En Inde, une mutation génétique entraîne des maladies cardiaques


Mercredi 21 Janvier 2009 - 07:05
Le Monde.fr/Catherine Vincent


En Inde, pays qui héberge près de 20 % de la population mondiale, surviennent 60 % des maladies cardiaques. Les causes de cette fréquence élevée restent mal comprises, mais une piste prometteuse vient de s'ouvrir : il existe dans la population indienne une mutation génétique fort répandue, qui aggrave considérablement les risques de cardiomyopathies.


En Inde, une mutation génétique entraîne des maladies cardiaques
Etudiées de longue date, ces affections diverses du myocarde peuvent être favorisées par d'autres mutations, peu répandues mais très nombreuses : plus de 200 ont été recensées, sur 20 gènes différents.

Celle qui vient d'être étudiée sous la direction de Kumarasamy Thangaraj, du Centre de Biologie cellulaire et moléculaire d'Hyderabad (capitale de l'Inde du Sud) est, au contraire, extraordinairement fréquente. Elle serait portée par 4 % de la population du sous-continent (Inde, Pakistan, Bangladesh, Sri Lanka). Soit quelque 60 millions de personnes.

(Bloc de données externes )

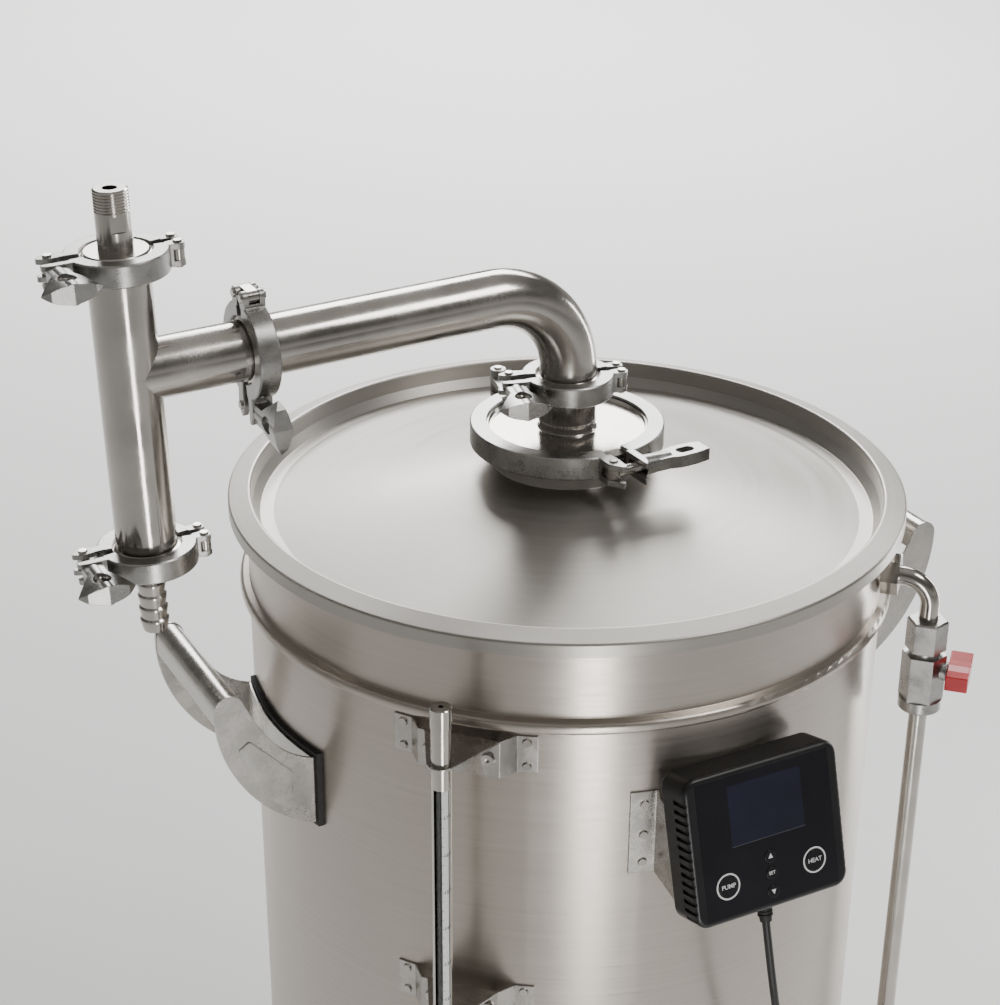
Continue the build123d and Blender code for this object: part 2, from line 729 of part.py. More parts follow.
with BuildPart() as controller_case:
    with BuildSketch(panel_frame.offset(-case_depth)):
        RectangleRounded(case_width, case_height, 10)
    extrude(amount=case_depth)
    front_edges = controller_case.faces().sort_by(Axis(panel_frame.origin, panel_frame.z_dir))[-1].edges()
    fillet(front_edges, 3.6)
    back_edges = controller_case.faces().sort_by(Axis(panel_frame.origin, panel_frame.z_dir))[0].edges()
    fillet(back_edges, 2.0)
    with BuildSketch(panel_frame.offset(-window_sheet)):
        Rectangle(window_width + 0.2, window_height + 0.2)
    extrude(amount=window_sheet + 1, mode=Mode.SUBTRACT)
    with BuildSketch(panel_frame.offset(-case_depth + 2)):
        RectangleRounded(window_width - 5, window_height - 3, 2)
    extrude(amount=case_depth, mode=Mode.SUBTRACT)
    for wall in (-1, 1):
        for rib in range(14):
            with BuildSketch(panel_frame.offset(-13.5)):
                with Locations((wall * case_width / 2, 33 - 5.8 * rib)):
                    RectangleRounded(3.6, 2.6, 1.2)
            extrude(amount=14, mode=Mode.SUBTRACT)
    with BuildSketch(Plane(panel_frame.origin - panel_frame.z_dir * 16, x_dir=(1, 0, 0), z_dir=panel_frame.y_dir)):
        with Locations((2, 0)):
            Circle(3.1)
    extrude(amount=-60, mode=Mode.SUBTRACT)
controller_case.part.label = "controller_case"
export_step(controller_case.part, "parts/controller_case.step")

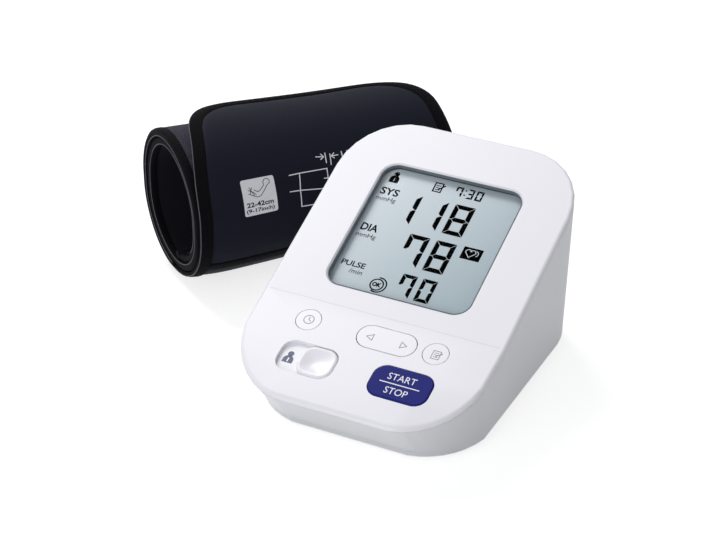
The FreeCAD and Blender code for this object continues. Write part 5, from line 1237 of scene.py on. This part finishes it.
def bend_at_hinge(piece):
    """Bakes the piece's place into its mesh; the hinge where the free end peels off the roll is worked out, but
    the piece is not bent.
    """
    axis = Vector(JOINTS["cuff_free_end_peel"]["axis"]).normalized()
    middle = (PANEL_LEFT + CUFF_LENGTH) / 2
    low, centre, high = [on_panel(HINGE_LENGTH + reach, middle, PANEL_THICK / 2)
                         for reach in (-BEND, 0, BEND)]
    run = high - low
    run -= axis * run.dot(axis)
    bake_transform(piece)


def fine_line(points):
    """The same line with more points, so that it follows a curved face."""
    filled = []
    for start, end in zip(points, points[1:]):
        start, end = Vector(start), Vector(end)
        shares = steps(0, 1, pitch=1.5 / (end - start).length)
        filled += [tuple(start.lerp(end, share)) for share in shares[:-1]]
    return filled + [points[-1]]


# Lines of the fitting diagram and of the arm on the size label: (along the roll, up the cloth).
DIAGRAM = [
    [(46.3, 74.3), (51.5, 74.4)], [(45.3, 66.7), (50.5, 66.4), (62.4, 64.9)],
    [(64.7, 68.4), (65.2, 74.1), (51.5, 74.4), (50.5, 66.4), (50.4, 58.4), (58.5, 58.0), (58.5, 59.8),
     (86.0, 59.0)],
    [(62.8, 69.7), (68.4, 69.2), (86.0, 69.0), (86.0, 59.0)], [(66.1, 81.7), (65.6, 76.6)],
    [(68.4, 80.9), (67.7, 75.3)], [(61.1, 80.5), (65.0, 79.9)], [(63.8, 81.5), (65.0, 79.9), (63.2, 78.7)],
    [(72.3, 79.5), (68.8, 79.6)], [(70.5, 80.9), (68.8, 79.6), (70.1, 78.2)], [(90.0, 72.0), (110.0, 72.0)],
    [(90.0, 58.4), (110.0, 58.4)], [(92.0, 65.2), (107.0, 65.2)],
]
LABEL_ARM = [
    [(35.5, 75.1), (36.5, 74.2), (36.3, 72.9), (35.1, 72.1), (33.3, 70.0), (31.3, 67.8), (29.5, 67.6),
     (27.5, 68.6), (25.5, 69.7)],
    [(35.5, 75.1), (34.1, 74.9), (33.3, 73.7), (33.4, 72.4), (31.5, 70.5), (30.1, 69.9), (28.3, 71.1)],
    [(25.5, 71.4), (27.9, 70.0), (29.2, 68.7)], [(26.3, 72.5), (27.2, 70.4), (28.3, 68.5)],
    [(27.5, 72.3), (26.3, 69.4)],
]


def cuff_prints():
    """Generic size mark and fitting diagram on the panel's face."""
    light = Print(panel_place)
    for line in DIAGRAM:
        light.line(fine_line(line), width=0.46)
    light.words("1-2cm", 73.8, 83.2, 78.2, 81.0, 0.02)
    bend_at_hinge(light.finish("cuff_diagram", "cuff_light_ink"))
    label = Print(panel_place)
    label_plate(label, left=22.7, right=38.8, low=59.3, high=76.1, corner=1.0)
    bend_at_hinge(label.finish("cuff_size_label", "cuff_label_ink"))
    dark = Print(raised(panel_place, INK_OVER))
    dark.words("22-42cm", 24.0, 37.0, 63.3, 65.6, 0.03)
    dark.words("(9-17inch)", 23.6, 37.2, 60.2, 62.6, 0.025)
    for line in LABEL_ARM:
        dark.line(fine_line(line), width=0.3)
    bend_at_hinge(dark.finish("cuff_size_lettering", "cuff_dark_ink"))


def label_plate(print_, left, right, low, high, corner):
    """A plate with rounded corners, in rows fine enough to follow the roll."""
    columns = 10
    heights = [low, low + corner * 0.13, low + corner * 0.5] + steps(low + corner, high - corner, pitch=1.4)
    heights += [high - corner * 0.5, high - corner * 0.13, high]
    rings = []
    for height in heights:
        drop = max(low + corner - height, height - high + corner, 0)
        inset = corner - math.sqrt(max(corner ** 2 - drop ** 2, 0))
        wide = right - left - 2 * inset
        row = [(left + inset + wide * i / columns, height) for i in range(columns + 1)]
        rings.append(print_.corners(row, print_.over) + print_.corners(row[::-1], print_.under))
    print_.tube(rings)


# --- stitches and hooks -------------------------------------------------------

class Growth:
    """A Geometry Nodes tree that lays one small shape on every point of a line or a field."""

    def __init__(self, name, source, sizes):
        self.tree = bpy.data.node_groups.new(name, "GeometryNodeTree")
        self.socket(source, "NodeSocketGeometry")
        for label, value in sizes.items():
            self.socket(label, "NodeSocketFloat").default_value = value * MM
        self.socket("Finish", "NodeSocketMaterial")
        self.tree.interface.new_socket("Shapes", in_out="OUTPUT", socket_type="NodeSocketGeometry")
        self.entry = self.add("NodeGroupInput").outputs

    def socket(self, label, kind):
        return self.tree.interface.new_socket(label, in_out="INPUT", socket_type=kind)

    def add(self, kind, inputs=None, **settings):
        return add_node(self.tree, kind, inputs, settings)

    def turned(self, way, axis):
        """Turns that point a shape's own axis along some vectors."""
        return self.add("FunctionNodeAlignRotationToVector", {"Vector": way}, axis=axis).outputs["Rotation"]

    def finish(self, points, shape, rotation, scale=(1, 1, 1)):
        laid_out = self.add("GeometryNodeInstanceOnPoints", {
            "Points": points, "Instance": shape, "Rotation": rotation, "Scale": scale})
        real = self.add("GeometryNodeRealizeInstances", {"Geometry": laid_out.outputs["Instances"]})
        coated = self.add("GeometryNodeSetMaterial", {
            "Geometry": real.outputs["Geometry"], "Material": self.entry["Finish"]})
        self.add("NodeGroupOutput", {"Shapes": coated.outputs["Geometry"]})
        return self.tree


def stitch_tree():
    """Stitches along a line: evenly spaced short thread beads, turned along it."""
    grow = Growth("stitch_row", "Line", {"Pitch": STITCH_PITCH, "Stitch": 2.0, "Thread": 0.34})
    line = grow.add("GeometryNodeMeshToCurve", {"Mesh": grow.entry["Line"]}).outputs["Curve"]
    spaced = grow.add("GeometryNodeResampleCurve", {
        "Curve": line, "Length": grow.entry["Pitch"]}, mode="LENGTH")
    turned = grow.turned(grow.add("GeometryNodeInputTangent").outputs["Tangent"], "X")
    bead = grow.add("GeometryNodeMeshUVSphere", {"Segments": 6, "Rings": 5, "Radius": 0.5}).outputs["Mesh"]
    size = grow.add("ShaderNodeCombineXYZ", {
        "X": grow.entry["Stitch"], "Y": grow.entry["Thread"], "Z": grow.entry["Thread"]}).outputs["Vector"]
    return grow.finish(spaced.outputs["Curve"], bead, turned, size)


def hook_tree():
    """Hooks on a field: a short tapered stem on every point, turned out of the face."""
    grow = Growth("hook_field", "Field", {"Height": 0.6, "Foot": 0.34, "Tip": 0.16})
    turned = grow.turned(grow.add("GeometryNodeInputNormal").outputs["Normal"], "Z")
    stem = grow.add("GeometryNodeMeshCone", {
        "Vertices": 5, "Radius Top": grow.entry["Tip"], "Radius Bottom": grow.entry["Foot"],
        "Depth": grow.entry["Height"]})
    return grow.finish(grow.entry["Field"], stem.outputs["Mesh"], turned)


def repeated(name, tree, points, edges, faces, finish, body):
    """A tree's shapes on points in the frame, as a plain mesh."""
    mesh = bpy.data.meshes.new("points")
    mesh.from_pydata(points, edges, faces)
    holder = in_scene("points", mesh)
    modifier = holder.modifiers.new("shapes", "NODES")
    modifier.node_group = tree
    item = next(item for item in tree.interface.items_tree if item.name == "Finish")
    modifier[item.identifier] = FINISHES[finish]
    grown = taken_mesh(holder)
    grown.shade_smooth()
    return add_piece(name, grown, finish, body)


def stitch_row(name, tree, points, body=None):
    """Stitches along one line of points."""
    edges = [(i, i + 1) for i in range(len(points) - 1)]
    return repeated(name, tree, points, edges, [], "stitching_thread", body)


def stitching():
    """Rows of stitches round the panel's border and along both edges of the strip."""
    tree = stitch_tree()
    outline = panel_outline(BORDER_WIDE - STITCH_INSET)
    row = [on_panel(point.y, point.x, -STITCH_PROUD) for point in outline + outline[:1]]
    bend_at_hinge(stitch_row("panel_border_stitches", tree, row))
    inset = BINDING_WIDE - EDGE_STITCH_INSET
    for side, along in (("left", inset), ("right", CUFF_LENGTH - inset)):
        row = [on_strip(length, along, -EDGE_STITCH_PROUD)
               for length in steps(2, STRIP_PATH.length - 2, pitch=2.0)]
        stitch_row(side + "_edge_stitches", tree, row, "cuff")


def cuff():
    """The rolled strip and the panel over it, with all that is sewn to them."""
    outer = layer("cuff_outer_loop_cloth", 0.1, CLOTH_THICK, "cuff_loop")
    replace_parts(outer, "cuff_outer_cloth")
    inner = layer("cuff_inner_lining", STRIP_THICK - CLOTH_THICK, STRIP_THICK - 0.1, "cuff_cloth")
    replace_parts(inner, "cuff_lining")
    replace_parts(bound_edge("cuff_left_binding", True), "cuff_edge_binding")
    bound_edge("cuff_right_binding", False)
    inner_end()
    panel_border()
    panel_face()
    panel_seam()
    piping_and_fold_highlights()
    hook_pad()
    cuff_prints()
    stitching()


# --- stage --------------------------------------------------------------------

def seen_directly(tree):
    """1 for what the camera sees, straight or in gloss and glass, and 0 for light on the object."""
    path = tree.add("LightPath").outputs
    first = tree.math("MAXIMUM", path["Is Camera Ray"], path["Is Glossy Ray"])
    return tree.math("MAXIMUM", first, path["Is Transmission Ray"])


def floor():
    """A white floor that keeps the shadow near the object and fades to pure white away from it."""
    half = 3.0
    corners = [(-half, -half, 0), (half, -half, 0), (half, half, 0), (-half, half, 0)]
    mesh = bpy.data.meshes.new("floor")
    mesh.from_pydata(corners, [], [(0, 1, 2, 3)])
    material = bpy.data.materials.new("floor_white")
    material.use_nodes = True
    tree = Tree(material.node_tree)
    material.node_tree.nodes.remove(material.node_tree.nodes["Principled BSDF"])
    shown = tree.add("BsdfDiffuse", {"Color": (0.5, 0.5, 0.5, 1)})
    lifted = tree.add("Emission", {"Color": WHITE, "Strength": 0.74})
    near = tree.add("AddShader", {0: shown.outputs[0], 1: lifted.outputs[0]})
    white = tree.add("Emission", {"Color": WHITE, "Strength": 1.0})
    place = tree.add("TexCoord").outputs["Object"]
    distance = tree.add("VectorMath", {0: place}, operation="LENGTH").outputs["Value"]
    fade = tree.add("MapRange", {"Value": distance, "From Min": 0.3, "From Max": 0.9}).outputs[0]
    pale = tree.add("MixShader", {0: fade, 1: near.outputs[0], 2: white.outputs[0]})
    bounced = tree.add("BsdfDiffuse", {"Color": (0.72, 0.72, 0.73, 1)})
    mixed = tree.add("MixShader", {0: seen_directly(tree), 1: bounced.outputs[0], 2: pale.outputs[0]})
    tree.tree.links.new(mixed.outputs[0], tree.tree.nodes["Material Output"].inputs["Surface"])
    mesh.materials.append(material)
    in_scene("floor", mesh)


def white_surroundings():
    """White where the camera sees it, softer as a light."""
    world = bpy.data.worlds.new("studio")
    world.use_nodes = True
    bpy.context.scene.world = world
    tree = Tree(world.node_tree)
    world.node_tree.nodes.remove(world.node_tree.nodes["Background"])
    soft = tree.add("Background", {"Color": (0.96, 0.98, 1.0, 1), "Strength": 0.38})
    white = tree.add("Background", {"Color": WHITE, "Strength": 1.0})
    mixed = tree.add("MixShader", {0: seen_directly(tree), 1: soft.outputs[0], 2: white.outputs[0]})
    world.node_tree.links.new(mixed.outputs[0], world.node_tree.nodes["World Output"].inputs["Surface"])


def aimed(name, data, place, gaze):
    """A lamp or a camera that looks along a direction."""
    thing = in_scene(name, data)
    thing.location = place
    thing.rotation_mode = "QUATERNION"
    thing.rotation_quaternion = gaze.to_track_quat("-Z", "Y")
    return thing


def softbox(name, place, target, size, power):
    """A square lamp, aimed."""
    light = bpy.data.lights.new(name, "AREA")
    light.size = size
    light.energy = power
    aimed(name, light, place, target - place)


def lights():
    """A large lamp behind on the left and a soft fill in front."""
    middle = CASE_MIDDLE + Vector((-0.03, 0, 0.03))
    softbox("key_light", middle + Vector((-0.75, 0.55, 1.15)), middle, 0.7, 11.0)
    softbox("front_fill", middle + Vector((-0.3, -1.4, 0.5)), middle, 0.9, 8.0)


def camera():
    """Three-quarter view from the right, above the keys."""
    azimuth, elevation = math.radians(26.457), math.radians(31.239)
    distance = 0.84383
    target = CASE_MIDDLE + Vector((-0.02625, 0.00797, 0.040))
    back = Vector((math.sin(azimuth) * math.cos(elevation), -math.cos(azimuth) * math.cos(elevation),
                   math.sin(elevation)))
    lens = bpy.data.cameras.new("camera")
    lens.lens = 101.36
    lens.sensor_width = 36.0
    lens.clip_start = 0.01
    bpy.context.scene.camera = aimed("camera", lens, target + back * distance, -back)


dress_packed_parts()
shells()
window_shade_lining()
switch_plate()
user_knob()
display_readings()
display_labels()
display_pictograms()
key_marks()
crease_line()
cuff()
floor()
white_surroundings()
lights()
camera()
bpy.context.scene.view_settings.view_transform = "Standard"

Selon les travaux mis en ligne dimanche 18 janvier par la revue Nature Genetics, cette mutation touche le gène de la protéine MYBPC3, impliquée dans le fonctionnement du myocarde. Elle avait été identifiée pour la première fois en 2003, sur deux familles indiennes présentant des cardiomyopathies. Soupçonné depuis lors, son impact sur le coeur est désormais incontestable. Les chercheurs ont suivi les conséquences de la mutation dans 28 familles indiennes : certains des porteurs de la délétion, ont-ils découvert, manifestent la maladie dès la trentaine, et plus de 90 % des porteurs les plus âgés en sont affectés.

"Cette mutation conduit à la formation d'une protéine anormale", précise Kumarasamy Thangaraj. "Lorsqu'ils sont jeunes, ceux qui en sont porteurs peuvent la dégrader et rester en bonne santé. Mais son taux augmente à mesure qu'ils vieillissent". Au total, sa présence multiplierait par sept le risque de maladie cardiaque. Plus fréquente dans le sud de l'Inde, elle pourrait à l'avenir être systématiquement recherchée dans la population afin de réduire les autres facteurs de risque chez ceux qui en sont porteurs.

Apparue il y a 33 000 ans

Pourquoi seulement en Asie du Sud ? Les chercheurs, qui ont cherché la mutation sur plus de 2 000 personnes issues de 26 autres pays, ne l'ont en effet retrouvée qu'en Malaisie (qui compte une minorité indienne) et en Indonésie. Ailleurs, rien.

"La mutation est sans doute apparue en Inde il y a environ 33 000 ans", répond Chris Tyler-Smith, du Wellcome Trust Sanger Institute (Hinxton, Grande-Bretagne), l'un des 25 signataires de l'étude. Elle se serait ensuite répandue parmi la population. Sans être éliminée par la sélection naturelle, puisque la maladie se manifeste le plus souvent alors que les personnes concernées ont déjà eu des enfants.